Data section »

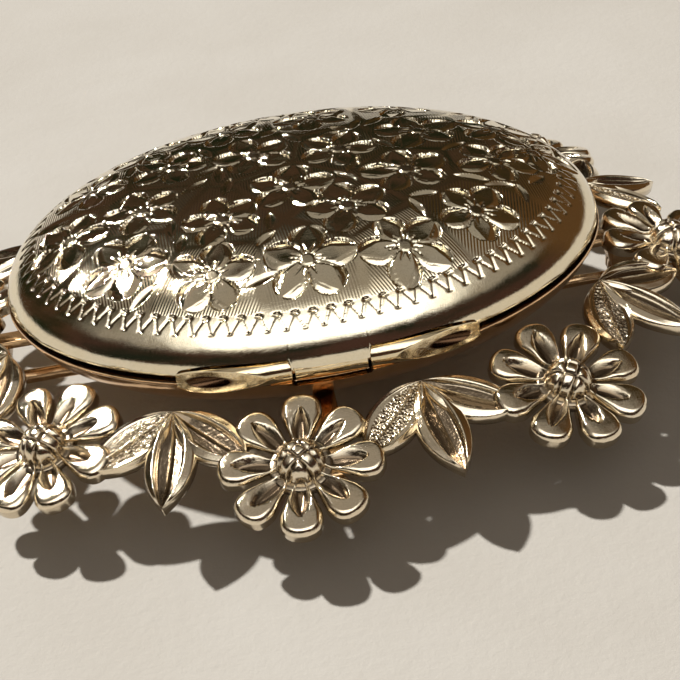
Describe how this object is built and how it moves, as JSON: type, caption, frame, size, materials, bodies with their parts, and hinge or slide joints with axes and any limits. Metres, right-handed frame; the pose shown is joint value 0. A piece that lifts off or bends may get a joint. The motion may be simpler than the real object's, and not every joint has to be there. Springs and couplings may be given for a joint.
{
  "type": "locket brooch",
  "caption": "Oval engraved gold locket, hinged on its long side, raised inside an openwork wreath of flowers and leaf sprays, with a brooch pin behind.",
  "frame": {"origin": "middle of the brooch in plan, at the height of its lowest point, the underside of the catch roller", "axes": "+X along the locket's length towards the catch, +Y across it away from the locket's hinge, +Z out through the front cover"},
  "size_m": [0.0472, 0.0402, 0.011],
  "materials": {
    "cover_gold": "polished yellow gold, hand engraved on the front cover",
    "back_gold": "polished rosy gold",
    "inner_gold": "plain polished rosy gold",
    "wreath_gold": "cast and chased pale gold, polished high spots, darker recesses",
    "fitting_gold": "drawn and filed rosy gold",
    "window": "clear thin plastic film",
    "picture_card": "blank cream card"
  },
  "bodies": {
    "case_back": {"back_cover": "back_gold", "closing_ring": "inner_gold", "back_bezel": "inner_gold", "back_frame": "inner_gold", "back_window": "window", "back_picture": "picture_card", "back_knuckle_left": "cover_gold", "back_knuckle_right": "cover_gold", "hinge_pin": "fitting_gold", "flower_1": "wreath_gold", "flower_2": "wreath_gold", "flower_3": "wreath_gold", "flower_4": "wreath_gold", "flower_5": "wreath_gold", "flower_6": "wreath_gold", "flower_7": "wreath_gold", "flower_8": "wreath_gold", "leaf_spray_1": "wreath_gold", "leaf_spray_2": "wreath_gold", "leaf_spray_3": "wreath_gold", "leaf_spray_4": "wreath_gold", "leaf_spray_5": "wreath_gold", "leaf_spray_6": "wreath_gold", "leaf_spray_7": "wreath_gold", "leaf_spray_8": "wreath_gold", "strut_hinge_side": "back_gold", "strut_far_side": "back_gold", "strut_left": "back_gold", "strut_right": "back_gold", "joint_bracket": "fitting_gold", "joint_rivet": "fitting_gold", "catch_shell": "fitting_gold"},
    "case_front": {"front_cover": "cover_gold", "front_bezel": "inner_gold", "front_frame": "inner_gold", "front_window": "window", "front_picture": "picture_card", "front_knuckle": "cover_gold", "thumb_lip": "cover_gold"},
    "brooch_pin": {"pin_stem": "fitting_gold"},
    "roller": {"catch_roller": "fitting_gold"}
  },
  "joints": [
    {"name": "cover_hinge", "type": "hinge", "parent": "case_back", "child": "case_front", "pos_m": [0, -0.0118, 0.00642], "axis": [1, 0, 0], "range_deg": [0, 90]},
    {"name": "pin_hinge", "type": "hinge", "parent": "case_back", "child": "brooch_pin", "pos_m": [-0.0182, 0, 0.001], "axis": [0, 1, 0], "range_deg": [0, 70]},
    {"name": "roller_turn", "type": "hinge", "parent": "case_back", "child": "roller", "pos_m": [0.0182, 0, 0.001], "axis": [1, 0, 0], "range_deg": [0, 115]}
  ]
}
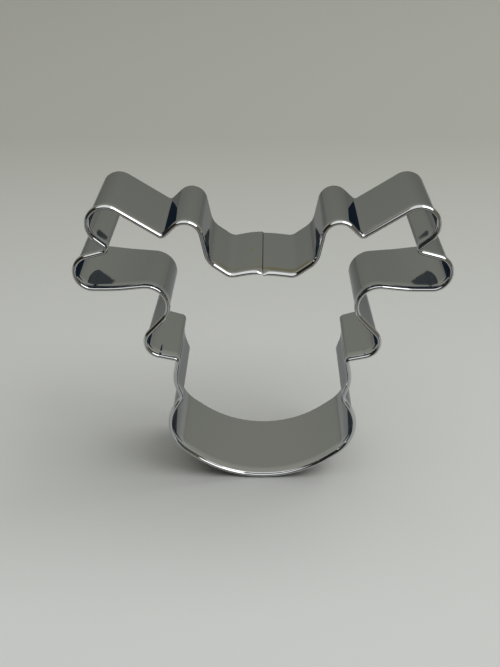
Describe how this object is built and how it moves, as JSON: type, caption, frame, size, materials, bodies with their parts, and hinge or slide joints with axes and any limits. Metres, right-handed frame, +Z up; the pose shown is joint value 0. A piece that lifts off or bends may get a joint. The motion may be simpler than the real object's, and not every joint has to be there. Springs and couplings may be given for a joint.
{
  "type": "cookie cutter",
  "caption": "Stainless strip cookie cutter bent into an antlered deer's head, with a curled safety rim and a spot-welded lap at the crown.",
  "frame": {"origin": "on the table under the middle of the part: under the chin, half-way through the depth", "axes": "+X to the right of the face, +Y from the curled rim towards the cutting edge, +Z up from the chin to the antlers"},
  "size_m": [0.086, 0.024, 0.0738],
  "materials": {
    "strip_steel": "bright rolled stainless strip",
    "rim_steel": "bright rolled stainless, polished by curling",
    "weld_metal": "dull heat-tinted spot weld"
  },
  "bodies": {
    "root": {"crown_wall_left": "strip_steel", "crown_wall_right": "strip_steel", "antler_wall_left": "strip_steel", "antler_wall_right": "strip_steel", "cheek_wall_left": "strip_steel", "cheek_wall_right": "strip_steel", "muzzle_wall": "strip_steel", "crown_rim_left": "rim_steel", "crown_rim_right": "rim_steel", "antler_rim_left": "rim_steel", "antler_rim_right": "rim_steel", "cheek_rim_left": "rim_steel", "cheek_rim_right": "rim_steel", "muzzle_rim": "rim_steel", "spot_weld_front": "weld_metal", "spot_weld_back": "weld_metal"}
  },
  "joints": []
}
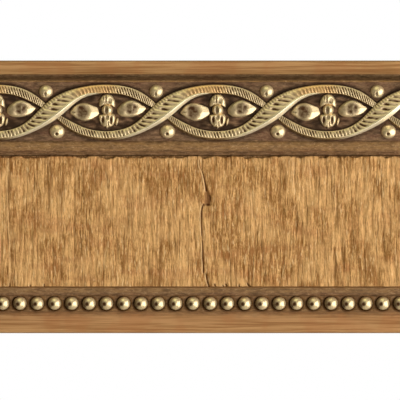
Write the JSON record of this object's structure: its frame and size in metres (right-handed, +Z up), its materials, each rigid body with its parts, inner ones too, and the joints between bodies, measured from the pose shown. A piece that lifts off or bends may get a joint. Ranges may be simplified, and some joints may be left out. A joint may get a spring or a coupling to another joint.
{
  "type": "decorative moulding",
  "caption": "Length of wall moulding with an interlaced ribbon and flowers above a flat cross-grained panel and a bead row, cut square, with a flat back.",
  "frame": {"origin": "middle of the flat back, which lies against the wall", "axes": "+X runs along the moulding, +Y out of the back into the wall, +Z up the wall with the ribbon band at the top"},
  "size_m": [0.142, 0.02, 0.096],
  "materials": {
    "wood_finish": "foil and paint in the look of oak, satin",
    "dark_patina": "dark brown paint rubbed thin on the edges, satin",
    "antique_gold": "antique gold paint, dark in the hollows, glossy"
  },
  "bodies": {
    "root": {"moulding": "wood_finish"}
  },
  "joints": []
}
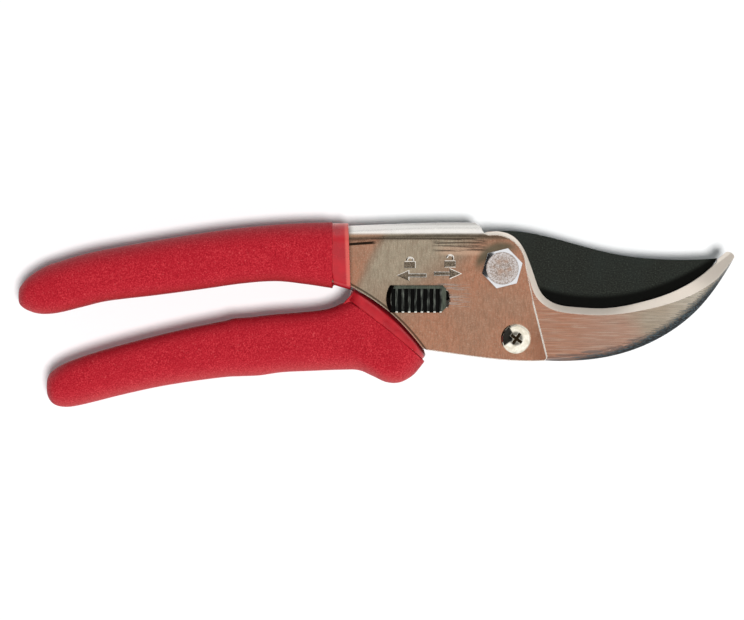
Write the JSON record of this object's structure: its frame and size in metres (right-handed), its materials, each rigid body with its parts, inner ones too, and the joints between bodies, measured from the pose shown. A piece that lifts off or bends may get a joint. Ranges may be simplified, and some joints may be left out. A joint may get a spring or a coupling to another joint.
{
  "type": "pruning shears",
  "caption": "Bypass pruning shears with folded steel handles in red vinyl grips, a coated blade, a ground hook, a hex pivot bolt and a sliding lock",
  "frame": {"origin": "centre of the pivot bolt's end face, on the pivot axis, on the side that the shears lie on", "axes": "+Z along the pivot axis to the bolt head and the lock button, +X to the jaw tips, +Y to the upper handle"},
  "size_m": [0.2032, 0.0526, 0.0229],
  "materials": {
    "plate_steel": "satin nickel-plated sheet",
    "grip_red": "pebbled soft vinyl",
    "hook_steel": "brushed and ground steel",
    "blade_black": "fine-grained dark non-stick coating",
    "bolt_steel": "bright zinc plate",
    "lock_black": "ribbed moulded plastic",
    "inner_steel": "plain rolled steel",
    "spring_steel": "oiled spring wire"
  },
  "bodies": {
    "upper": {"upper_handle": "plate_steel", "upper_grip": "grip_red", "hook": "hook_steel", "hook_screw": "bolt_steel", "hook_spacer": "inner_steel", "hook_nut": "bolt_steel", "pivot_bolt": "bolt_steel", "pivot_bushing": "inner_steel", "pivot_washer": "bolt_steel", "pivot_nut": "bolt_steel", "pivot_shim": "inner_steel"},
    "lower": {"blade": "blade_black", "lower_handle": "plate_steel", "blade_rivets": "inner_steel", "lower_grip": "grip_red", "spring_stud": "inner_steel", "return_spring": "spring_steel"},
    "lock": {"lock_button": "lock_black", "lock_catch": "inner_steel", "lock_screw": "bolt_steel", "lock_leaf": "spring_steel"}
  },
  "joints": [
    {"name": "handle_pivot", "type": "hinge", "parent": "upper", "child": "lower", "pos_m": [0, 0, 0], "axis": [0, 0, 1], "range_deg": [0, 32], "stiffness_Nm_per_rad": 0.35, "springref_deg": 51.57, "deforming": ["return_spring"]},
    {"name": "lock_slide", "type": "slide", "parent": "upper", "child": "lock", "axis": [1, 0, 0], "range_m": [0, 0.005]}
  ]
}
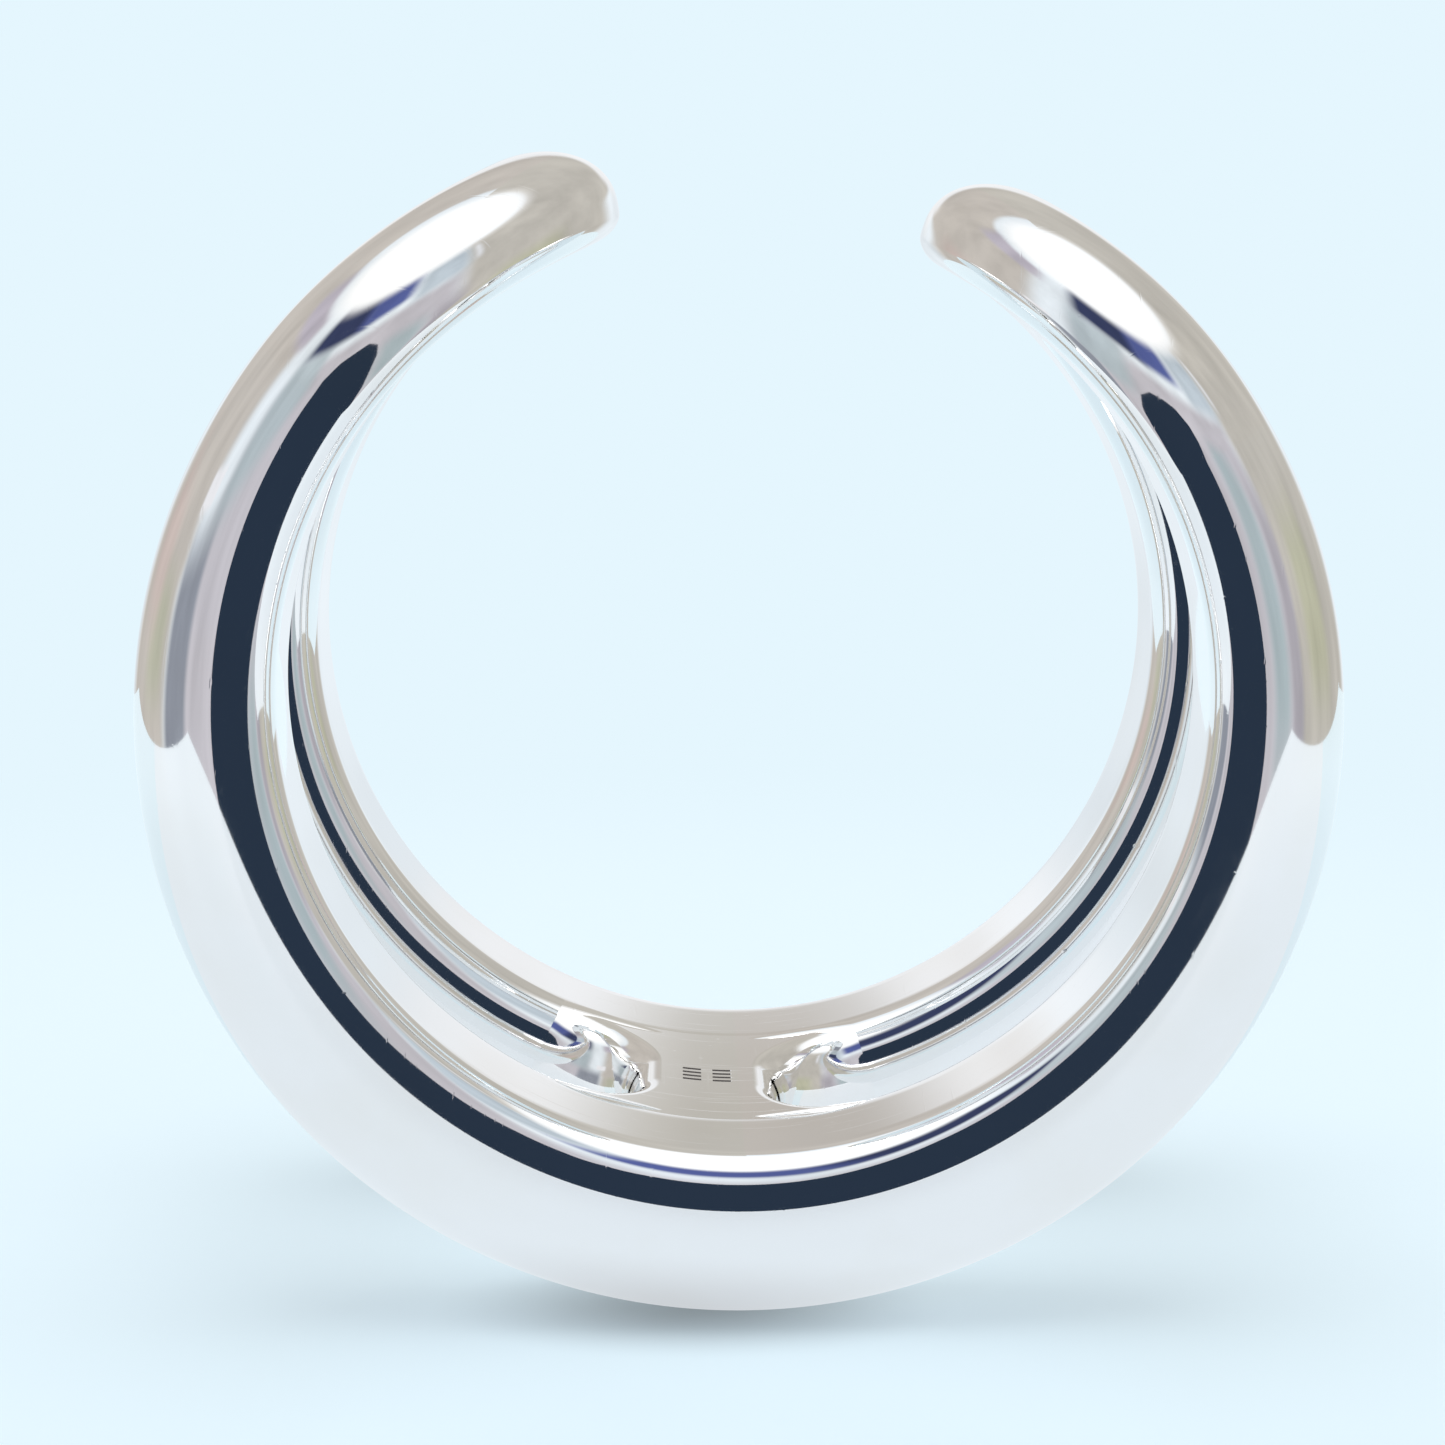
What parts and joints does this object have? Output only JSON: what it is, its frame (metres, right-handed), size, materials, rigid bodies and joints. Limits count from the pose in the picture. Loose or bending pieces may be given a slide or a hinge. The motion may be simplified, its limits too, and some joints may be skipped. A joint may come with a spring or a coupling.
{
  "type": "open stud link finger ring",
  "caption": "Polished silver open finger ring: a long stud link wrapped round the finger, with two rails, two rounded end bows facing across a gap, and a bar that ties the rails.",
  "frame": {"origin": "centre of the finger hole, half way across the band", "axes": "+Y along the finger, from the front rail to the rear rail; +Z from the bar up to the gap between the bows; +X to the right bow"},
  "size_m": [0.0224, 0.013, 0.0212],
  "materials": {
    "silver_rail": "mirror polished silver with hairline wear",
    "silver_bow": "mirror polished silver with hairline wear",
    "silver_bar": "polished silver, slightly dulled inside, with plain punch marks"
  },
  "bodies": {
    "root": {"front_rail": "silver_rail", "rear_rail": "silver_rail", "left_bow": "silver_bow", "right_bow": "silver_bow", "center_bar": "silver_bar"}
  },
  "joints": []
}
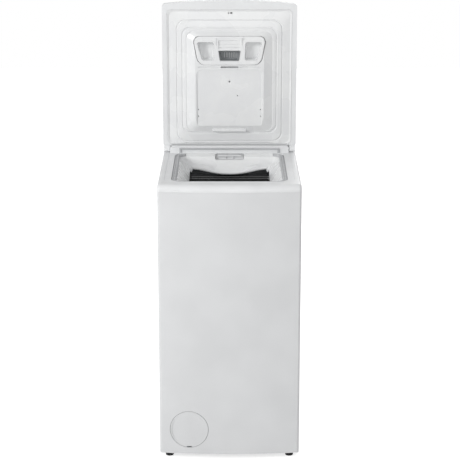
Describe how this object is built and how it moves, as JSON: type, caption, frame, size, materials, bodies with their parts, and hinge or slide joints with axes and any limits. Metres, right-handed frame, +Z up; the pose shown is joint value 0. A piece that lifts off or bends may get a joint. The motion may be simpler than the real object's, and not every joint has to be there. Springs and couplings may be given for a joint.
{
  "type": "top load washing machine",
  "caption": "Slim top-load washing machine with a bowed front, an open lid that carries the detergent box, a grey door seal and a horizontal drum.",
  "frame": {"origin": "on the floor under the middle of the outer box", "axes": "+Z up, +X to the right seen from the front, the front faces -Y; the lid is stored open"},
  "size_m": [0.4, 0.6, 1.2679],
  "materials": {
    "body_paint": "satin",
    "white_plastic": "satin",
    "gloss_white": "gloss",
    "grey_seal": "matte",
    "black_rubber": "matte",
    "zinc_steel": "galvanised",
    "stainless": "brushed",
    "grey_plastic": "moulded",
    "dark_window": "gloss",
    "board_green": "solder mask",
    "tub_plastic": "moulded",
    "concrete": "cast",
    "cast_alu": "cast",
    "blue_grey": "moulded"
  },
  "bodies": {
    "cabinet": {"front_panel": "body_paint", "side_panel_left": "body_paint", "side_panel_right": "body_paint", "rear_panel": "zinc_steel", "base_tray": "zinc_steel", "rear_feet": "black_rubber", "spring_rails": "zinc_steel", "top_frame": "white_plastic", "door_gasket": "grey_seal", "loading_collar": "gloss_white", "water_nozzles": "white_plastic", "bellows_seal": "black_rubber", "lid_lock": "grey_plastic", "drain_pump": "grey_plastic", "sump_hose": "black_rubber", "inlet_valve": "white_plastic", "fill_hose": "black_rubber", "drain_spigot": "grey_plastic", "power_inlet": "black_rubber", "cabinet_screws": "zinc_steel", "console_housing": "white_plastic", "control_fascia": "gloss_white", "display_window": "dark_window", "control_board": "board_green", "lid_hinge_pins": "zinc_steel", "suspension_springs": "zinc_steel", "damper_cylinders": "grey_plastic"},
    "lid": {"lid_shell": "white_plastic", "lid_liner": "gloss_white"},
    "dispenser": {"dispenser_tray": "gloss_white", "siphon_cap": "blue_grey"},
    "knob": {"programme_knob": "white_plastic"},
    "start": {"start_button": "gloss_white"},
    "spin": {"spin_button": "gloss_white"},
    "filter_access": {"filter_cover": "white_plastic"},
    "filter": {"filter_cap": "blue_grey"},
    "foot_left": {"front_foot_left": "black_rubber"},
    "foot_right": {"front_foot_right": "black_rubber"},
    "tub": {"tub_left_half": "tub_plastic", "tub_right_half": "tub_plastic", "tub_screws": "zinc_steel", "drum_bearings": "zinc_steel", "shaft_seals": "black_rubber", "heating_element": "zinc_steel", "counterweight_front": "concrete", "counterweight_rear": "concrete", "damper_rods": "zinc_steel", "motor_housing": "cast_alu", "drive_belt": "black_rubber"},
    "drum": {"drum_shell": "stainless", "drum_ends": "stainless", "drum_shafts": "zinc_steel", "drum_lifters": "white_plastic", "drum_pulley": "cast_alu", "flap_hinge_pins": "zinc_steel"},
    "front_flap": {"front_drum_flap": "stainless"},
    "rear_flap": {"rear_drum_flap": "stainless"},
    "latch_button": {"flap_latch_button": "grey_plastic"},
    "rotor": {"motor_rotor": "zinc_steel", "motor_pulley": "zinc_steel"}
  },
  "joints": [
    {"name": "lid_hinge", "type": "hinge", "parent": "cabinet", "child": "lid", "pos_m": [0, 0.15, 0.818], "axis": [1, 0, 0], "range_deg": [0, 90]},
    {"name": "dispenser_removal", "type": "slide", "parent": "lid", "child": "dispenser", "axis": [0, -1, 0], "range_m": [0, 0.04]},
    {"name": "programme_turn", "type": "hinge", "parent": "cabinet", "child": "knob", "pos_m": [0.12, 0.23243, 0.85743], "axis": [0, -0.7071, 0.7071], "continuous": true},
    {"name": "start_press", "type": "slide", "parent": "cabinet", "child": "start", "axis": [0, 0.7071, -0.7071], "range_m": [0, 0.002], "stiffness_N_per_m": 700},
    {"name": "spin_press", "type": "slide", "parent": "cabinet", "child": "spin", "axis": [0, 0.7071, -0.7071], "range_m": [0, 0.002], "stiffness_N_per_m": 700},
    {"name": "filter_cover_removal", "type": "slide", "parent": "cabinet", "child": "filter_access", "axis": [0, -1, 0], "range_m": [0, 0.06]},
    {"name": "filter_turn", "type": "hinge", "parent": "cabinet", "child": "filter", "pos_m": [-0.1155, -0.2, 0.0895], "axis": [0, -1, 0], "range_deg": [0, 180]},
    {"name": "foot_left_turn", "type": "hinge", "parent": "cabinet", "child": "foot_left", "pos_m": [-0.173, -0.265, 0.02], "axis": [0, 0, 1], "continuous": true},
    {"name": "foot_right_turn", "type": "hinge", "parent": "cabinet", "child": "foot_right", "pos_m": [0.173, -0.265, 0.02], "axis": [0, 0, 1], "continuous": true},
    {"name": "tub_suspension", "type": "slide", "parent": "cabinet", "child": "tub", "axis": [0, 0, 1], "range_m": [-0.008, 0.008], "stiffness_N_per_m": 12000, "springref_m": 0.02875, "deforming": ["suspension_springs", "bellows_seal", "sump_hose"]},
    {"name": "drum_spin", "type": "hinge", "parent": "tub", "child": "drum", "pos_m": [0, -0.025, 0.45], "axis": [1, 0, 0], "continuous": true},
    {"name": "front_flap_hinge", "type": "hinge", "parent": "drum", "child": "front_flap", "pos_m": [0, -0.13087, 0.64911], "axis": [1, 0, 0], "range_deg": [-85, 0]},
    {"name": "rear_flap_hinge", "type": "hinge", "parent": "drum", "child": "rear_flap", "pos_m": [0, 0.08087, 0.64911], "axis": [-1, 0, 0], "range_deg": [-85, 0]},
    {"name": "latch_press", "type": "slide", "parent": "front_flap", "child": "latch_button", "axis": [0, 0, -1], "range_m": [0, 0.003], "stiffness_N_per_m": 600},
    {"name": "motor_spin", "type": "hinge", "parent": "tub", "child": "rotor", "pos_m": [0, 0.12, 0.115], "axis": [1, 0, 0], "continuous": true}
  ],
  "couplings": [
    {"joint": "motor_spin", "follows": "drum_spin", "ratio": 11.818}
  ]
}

Exercise aim »
Using the listing above, show each line holding the string "record".

Solution to the problem »
Write the JSON record of this object's structure: its frame and size in metres (right-handed, +Z up), its materials, each rigid body with its parts, inner ones too, and the joints between bodies, measured from the pose shown. A piece that lifts off or bends may get a joint. Ranges may be simplified, and some joints may be left out. A joint may get a spring or a coupling to another joint.
Write the JSON record of this object's structure: its frame and size in metres (right-handed), its materials, each rigid body with its parts, inner ones too, and the joints between bodies, measured from the pose shown. A piece that lifts off or bends may get a joint. Ranges may be simplified, and some joints may be left out. A joint may get a spring or a coupling to another joint.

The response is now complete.